§ **What you should do**
Each entry needs to be restated exactly as written.

Stored records
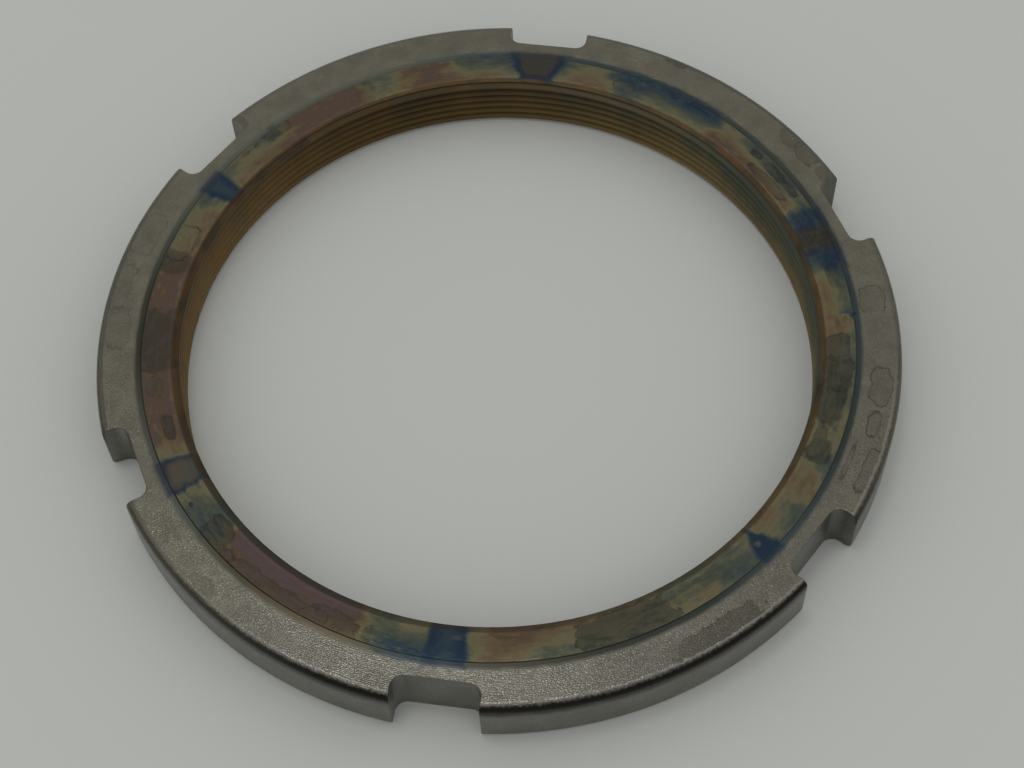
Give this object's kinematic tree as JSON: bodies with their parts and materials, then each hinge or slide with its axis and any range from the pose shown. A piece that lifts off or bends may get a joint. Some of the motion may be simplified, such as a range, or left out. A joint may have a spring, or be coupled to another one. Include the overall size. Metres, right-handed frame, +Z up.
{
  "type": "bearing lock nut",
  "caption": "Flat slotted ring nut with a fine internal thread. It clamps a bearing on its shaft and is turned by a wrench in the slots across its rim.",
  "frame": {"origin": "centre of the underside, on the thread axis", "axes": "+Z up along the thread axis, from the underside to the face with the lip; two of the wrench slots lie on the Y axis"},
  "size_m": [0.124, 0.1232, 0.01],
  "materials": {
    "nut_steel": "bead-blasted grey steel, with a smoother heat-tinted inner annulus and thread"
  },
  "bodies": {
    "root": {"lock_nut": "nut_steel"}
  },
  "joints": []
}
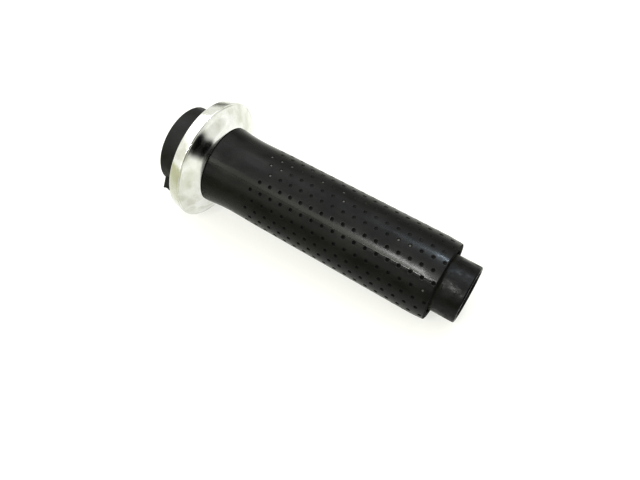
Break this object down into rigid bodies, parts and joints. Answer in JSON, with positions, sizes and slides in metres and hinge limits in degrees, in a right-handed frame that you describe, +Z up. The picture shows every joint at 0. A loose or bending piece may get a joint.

§ **Task solution**
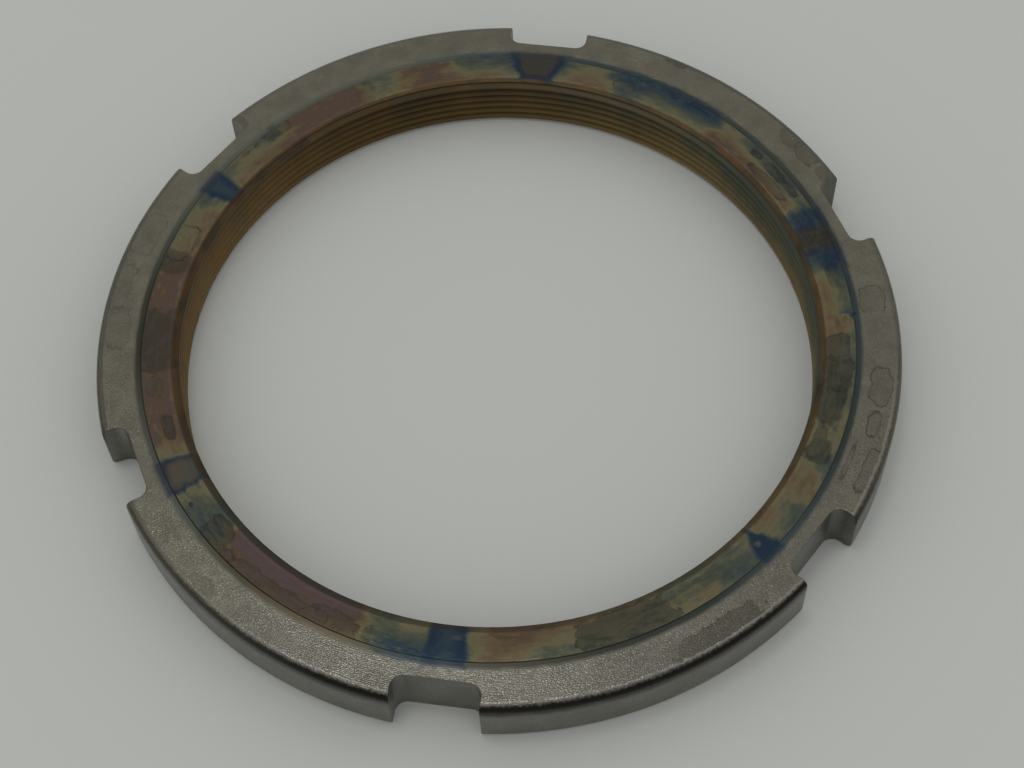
Give this object's kinematic tree as JSON: bodies with their parts and materials, then each hinge or slide with its axis and any range from the pose shown. A piece that lifts off or bends may get a joint. Some of the motion may be simplified, such as a range, or left out. A joint may have a spring, or be coupled to another one. Include the overall size. Metres, right-handed frame, +Z up.
{
  "type": "bearing lock nut",
  "caption": "Flat slotted ring nut with a fine internal thread. It clamps a bearing on its shaft and is turned by a wrench in the slots across its rim.",
  "frame": {"origin": "centre of the underside, on the thread axis", "axes": "+Z up along the thread axis, from the underside to the face with the lip; two of the wrench slots lie on the Y axis"},
  "size_m": [0.124, 0.1232, 0.01],
  "materials": {
    "nut_steel": "bead-blasted grey steel, with a smoother heat-tinted inner annulus and thread"
  },
  "bodies": {
    "root": {"lock_nut": "nut_steel"}
  },
  "joints": []
}
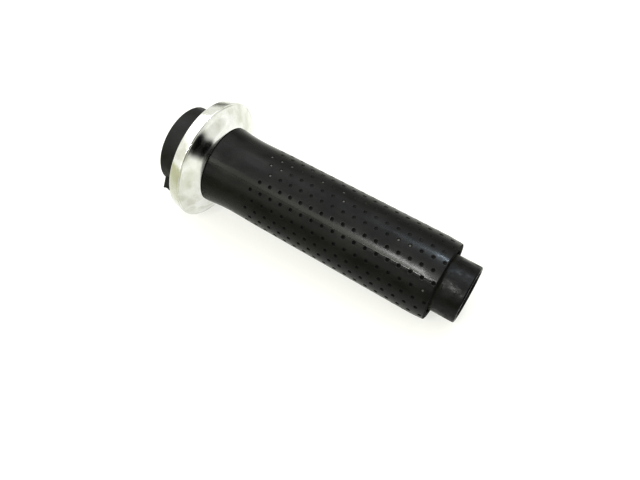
Break this object down into rigid bodies, parts and joints. Answer in JSON, with positions, sizes and slides in metres and hinge limits in degrees, in a right-handed frame that you describe, +Z up. The picture shows every joint at 0. A loose or bending piece may get a joint.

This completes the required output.